**GIVEN PROBLEM**
Both end lines count: copy exactly from the line that contains "if empty is" to the line that contains "obj.parent = empty", and only those lines.

3D code data:

★ ★ ★ ★ ★ ★ ★

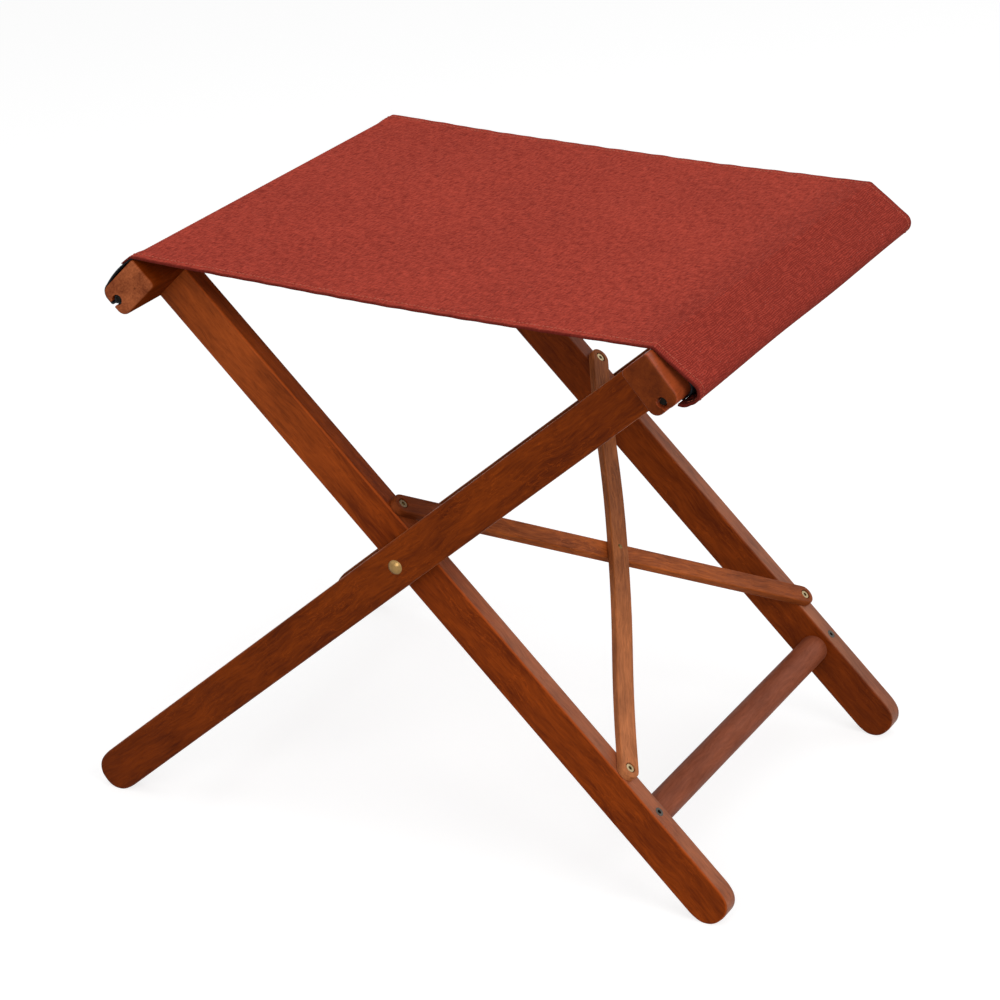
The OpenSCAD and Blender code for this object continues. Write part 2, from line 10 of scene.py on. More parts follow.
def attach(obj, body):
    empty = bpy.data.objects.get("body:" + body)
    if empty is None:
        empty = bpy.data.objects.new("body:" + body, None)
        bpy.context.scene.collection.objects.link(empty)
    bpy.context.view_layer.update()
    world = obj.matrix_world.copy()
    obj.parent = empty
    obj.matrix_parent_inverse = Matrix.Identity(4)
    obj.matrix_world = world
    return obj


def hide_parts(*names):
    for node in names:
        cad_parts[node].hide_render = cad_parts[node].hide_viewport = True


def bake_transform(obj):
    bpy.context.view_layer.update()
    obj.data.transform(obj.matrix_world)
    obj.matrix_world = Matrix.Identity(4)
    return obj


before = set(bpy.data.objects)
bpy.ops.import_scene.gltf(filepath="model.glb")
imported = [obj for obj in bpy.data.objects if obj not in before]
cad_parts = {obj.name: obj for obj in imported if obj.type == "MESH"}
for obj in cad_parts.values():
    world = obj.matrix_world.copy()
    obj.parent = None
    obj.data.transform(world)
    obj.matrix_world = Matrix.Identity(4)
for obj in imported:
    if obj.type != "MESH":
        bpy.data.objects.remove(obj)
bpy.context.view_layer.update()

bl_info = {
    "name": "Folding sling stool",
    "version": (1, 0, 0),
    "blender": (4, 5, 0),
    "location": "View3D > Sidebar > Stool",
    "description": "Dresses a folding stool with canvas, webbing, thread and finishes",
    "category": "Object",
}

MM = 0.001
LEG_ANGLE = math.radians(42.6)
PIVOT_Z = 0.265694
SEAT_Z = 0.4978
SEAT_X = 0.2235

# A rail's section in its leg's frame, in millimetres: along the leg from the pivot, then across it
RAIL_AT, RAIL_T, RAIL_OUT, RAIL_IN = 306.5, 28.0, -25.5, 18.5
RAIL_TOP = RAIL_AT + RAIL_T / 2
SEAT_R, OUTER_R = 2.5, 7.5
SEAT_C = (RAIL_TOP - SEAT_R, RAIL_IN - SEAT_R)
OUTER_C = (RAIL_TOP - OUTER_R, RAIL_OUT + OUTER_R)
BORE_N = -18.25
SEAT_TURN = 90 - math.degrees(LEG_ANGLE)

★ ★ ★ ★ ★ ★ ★

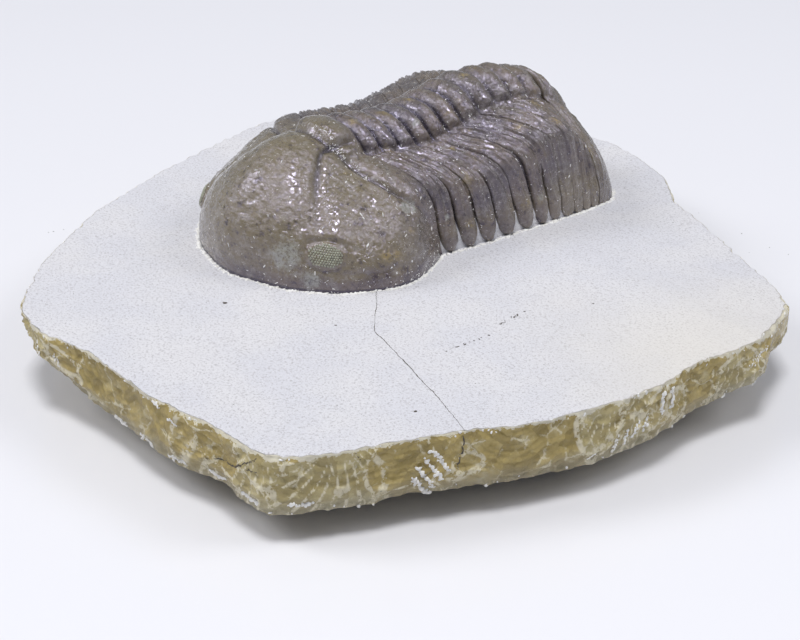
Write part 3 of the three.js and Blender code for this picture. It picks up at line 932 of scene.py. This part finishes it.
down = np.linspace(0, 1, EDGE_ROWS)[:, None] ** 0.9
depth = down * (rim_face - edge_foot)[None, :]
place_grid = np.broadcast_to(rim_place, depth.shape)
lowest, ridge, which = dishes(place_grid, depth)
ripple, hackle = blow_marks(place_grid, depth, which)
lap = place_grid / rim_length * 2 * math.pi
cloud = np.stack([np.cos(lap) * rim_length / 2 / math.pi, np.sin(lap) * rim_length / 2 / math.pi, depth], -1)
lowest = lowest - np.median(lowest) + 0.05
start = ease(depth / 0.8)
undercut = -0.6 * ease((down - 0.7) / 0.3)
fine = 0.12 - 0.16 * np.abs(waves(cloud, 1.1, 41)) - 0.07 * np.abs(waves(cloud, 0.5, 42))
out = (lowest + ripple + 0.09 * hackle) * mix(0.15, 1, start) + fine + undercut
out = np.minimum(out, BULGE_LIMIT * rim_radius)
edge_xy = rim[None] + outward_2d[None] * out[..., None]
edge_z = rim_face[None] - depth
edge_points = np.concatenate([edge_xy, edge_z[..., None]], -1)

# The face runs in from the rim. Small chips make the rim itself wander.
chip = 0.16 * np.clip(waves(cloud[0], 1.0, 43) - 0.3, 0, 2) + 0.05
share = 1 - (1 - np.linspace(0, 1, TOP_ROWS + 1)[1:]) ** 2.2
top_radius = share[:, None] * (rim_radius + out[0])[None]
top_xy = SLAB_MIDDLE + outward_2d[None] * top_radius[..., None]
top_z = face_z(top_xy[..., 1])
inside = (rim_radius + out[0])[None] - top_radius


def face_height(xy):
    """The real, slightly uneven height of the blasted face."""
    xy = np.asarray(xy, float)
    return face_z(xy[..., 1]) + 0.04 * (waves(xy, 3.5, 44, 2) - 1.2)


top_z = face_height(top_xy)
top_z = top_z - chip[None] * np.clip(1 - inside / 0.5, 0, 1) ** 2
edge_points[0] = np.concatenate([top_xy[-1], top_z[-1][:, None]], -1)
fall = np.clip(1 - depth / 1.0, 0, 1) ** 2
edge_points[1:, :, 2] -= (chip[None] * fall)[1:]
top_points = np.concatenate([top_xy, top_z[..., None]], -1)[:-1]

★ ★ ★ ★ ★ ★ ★

**ANSWER**
    if empty is None:
        empty = bpy.data.objects.new("body:" + body, None)
        bpy.context.scene.collection.objects.link(empty)
    bpy.context.view_layer.update()
    world = obj.matrix_world.copy()
    obj.parent = empty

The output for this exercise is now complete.